I came clean to my bosses today, apologized for my unbelievably horrid work habits the past few months, tried to explain that my illness is somehow affecting my memory, although I don't think they really got that part. They may have thought it was an excuse, I don't know. I didn't go into detail, didn't tell them what I have. Maybe I will have to, as my memory seems to be getting worse and I don't really have a good explanation as to why. I think it's a combo of IC and stress. Today I feel like I'm losing my mind. Do you ever feel like that? Like you are having a conversation with someone and you see everything, but you see it as if it's their life? Very distanced? I must sound like a complete nut, but really, who cares. Sometimes it's ok to sound a little nutty. I feel like I've been holding it together and it's all unraveling like little strings here and there.

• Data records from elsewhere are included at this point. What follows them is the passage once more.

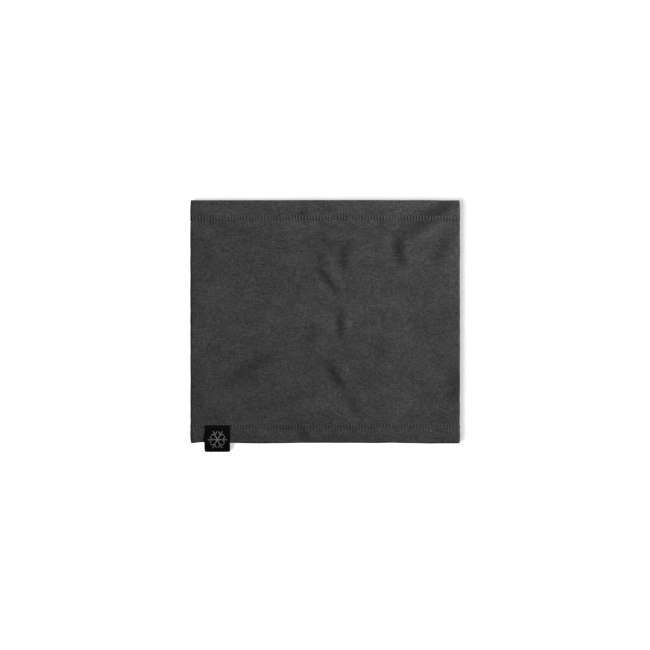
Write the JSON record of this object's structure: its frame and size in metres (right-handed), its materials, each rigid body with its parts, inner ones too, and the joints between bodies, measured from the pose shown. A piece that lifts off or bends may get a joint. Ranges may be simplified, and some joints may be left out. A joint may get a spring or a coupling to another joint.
{
  "type": "neck gaiter",
  "caption": "Hemmed fleece neck tube lying flat, with ladder-stitched hems, a back seam and a folded label at its lower hem.",
  "frame": {"origin": "middle of the tube, on its axis, halfway between the front and the back layer", "axes": "+Y along the tube's axis to the upper hem, +Z out of the front layer, +X to the right across the flat tube"},
  "size_m": [0.25, 0.2336, 0.0082],
  "materials": {
    "fleece": "dark grey heather fleece",
    "hem_thread": "dark grey textured polyester thread",
    "seam_thread": "dark grey textured polyester thread",
    "label_weave": "black woven damask ribbon",
    "label_yarn": "light grey woven yarn",
    "tacking_thread": "black sewing thread",
    "care_satin": "off-white satin, blank"
  },
  "bodies": {
    "back_centre_left": {"back_centre_left_cloth": "fleece", "back_centre_left_upper_hem_thread": "hem_thread", "back_centre_left_lower_hem_thread": "hem_thread", "back_seam_thread": "seam_thread", "care_label": "care_satin", "care_label_tacking": "tacking_thread"},
    "back_left": {"back_left_cloth": "fleece", "back_left_upper_hem_thread": "hem_thread", "back_left_lower_hem_thread": "hem_thread"},
    "front_left": {"front_left_cloth": "fleece", "front_left_upper_hem_thread": "hem_thread", "front_left_lower_hem_thread": "hem_thread", "label_sewn_edge": "label_weave", "label_tacking": "tacking_thread"},
    "front_centre": {"front_centre_cloth": "fleece", "front_centre_upper_hem_thread": "hem_thread", "front_centre_lower_hem_thread": "hem_thread"},
    "front_right": {"front_right_cloth": "fleece", "front_right_upper_hem_thread": "hem_thread", "front_right_lower_hem_thread": "hem_thread"},
    "back_right": {"back_right_cloth": "fleece", "back_right_upper_hem_thread": "hem_thread", "back_right_lower_hem_thread": "hem_thread"},
    "back_centre_right": {"back_centre_right_cloth": "fleece", "back_centre_right_upper_hem_thread": "hem_thread", "back_centre_right_lower_hem_thread": "hem_thread"},
    "woven_label": {"label_ribbon": "label_weave", "label_snow_star": "label_yarn"}
  },
  "joints": [
    {"name": "tube_open", "type": "hinge", "parent": "back_centre_left", "child": "back_left", "pos_m": [-0.042, 0, -0.0004], "axis": [0, 1, 0], "range_deg": [0, 60]},
    {"name": "side_fold_left", "type": "hinge", "parent": "back_left", "child": "front_left", "pos_m": [-0.125, 0, 0], "axis": [0, -1, 0], "range_deg": [0, 120]},
    {"name": "front_fold_left", "type": "hinge", "parent": "front_left", "child": "front_centre", "pos_m": [-0.042, 0, 0.0004], "axis": [0, 1, 0], "range_deg": [0, 60]},
    {"name": "front_fold_right", "type": "hinge", "parent": "front_centre", "child": "front_right", "pos_m": [0.042, 0, 0.0004], "axis": [0, 1, 0], "range_deg": [0, 60]},
    {"name": "side_fold_right", "type": "hinge", "parent": "front_right", "child": "back_right", "pos_m": [0.125, 0, 0], "axis": [0, -1, 0], "range_deg": [0, 120]},
    {"name": "back_fold_right", "type": "hinge", "parent": "back_right", "child": "back_centre_right", "pos_m": [0.042, 0, -0.0004], "axis": [0, 1, 0], "range_deg": [0, 60]},
    {"name": "label_flap", "type": "hinge", "parent": "front_left", "child": "woven_label", "pos_m": [-0.0997, -0.0987, 0.00465], "axis": [-1, 0, 0], "range_deg": [0, 160]}
  ],
  "couplings": [
    {"joint": "side_fold_left", "follows": "tube_open", "ratio": 2},
    {"joint": "front_fold_left", "follows": "tube_open", "ratio": 1},
    {"joint": "front_fold_right", "follows": "tube_open", "ratio": 1},
    {"joint": "side_fold_right", "follows": "tube_open", "ratio": 2},
    {"joint": "back_fold_right", "follows": "tube_open", "ratio": 1}
  ]
}
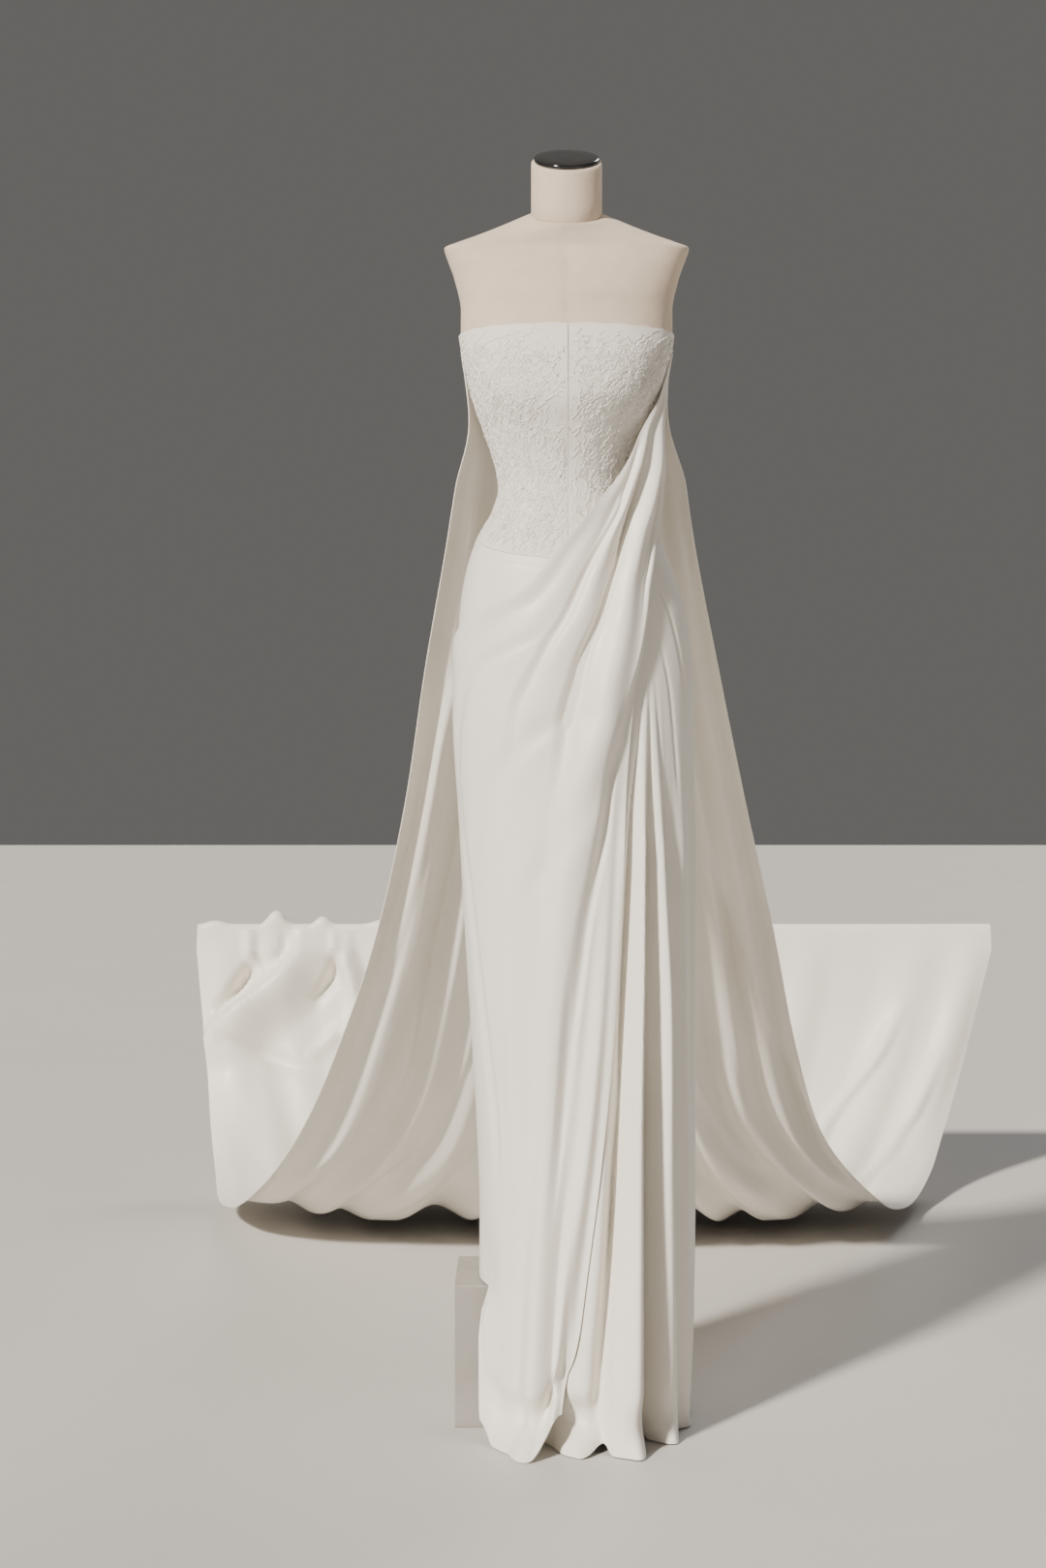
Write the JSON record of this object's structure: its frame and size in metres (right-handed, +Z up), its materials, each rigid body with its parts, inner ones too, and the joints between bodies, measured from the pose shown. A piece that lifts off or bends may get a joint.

You should see my house, it is absolutely disgusting! I told Mr. Sparky last night we should just move, don't bother packing or cleaning, just move. It sounds lovely. I've decided today that I need to find a good doctor (which entails driving 2 hrs to Phx) and dealing with everything. Maybe I shall visit the Mayo. Dear lord they have done wonders for so many people I love. Ah, but the hiding factor - I do not want to seem weak, so I hide things. Stuff them as far down as possible until my toes swell ( I think that is really from being over weight, but this makes me feel better!), and things start popping out of them. That is really quite disgusting, I apologize.
Oh dear vacation, why art thou so far away?
Wow - I just read all this and it sounds very disjointed. If I were reading this I would be worried about me, but since I know how I am (very, very tired and in pain) this actually doesn't sound too bad. You should hear me in my sleep!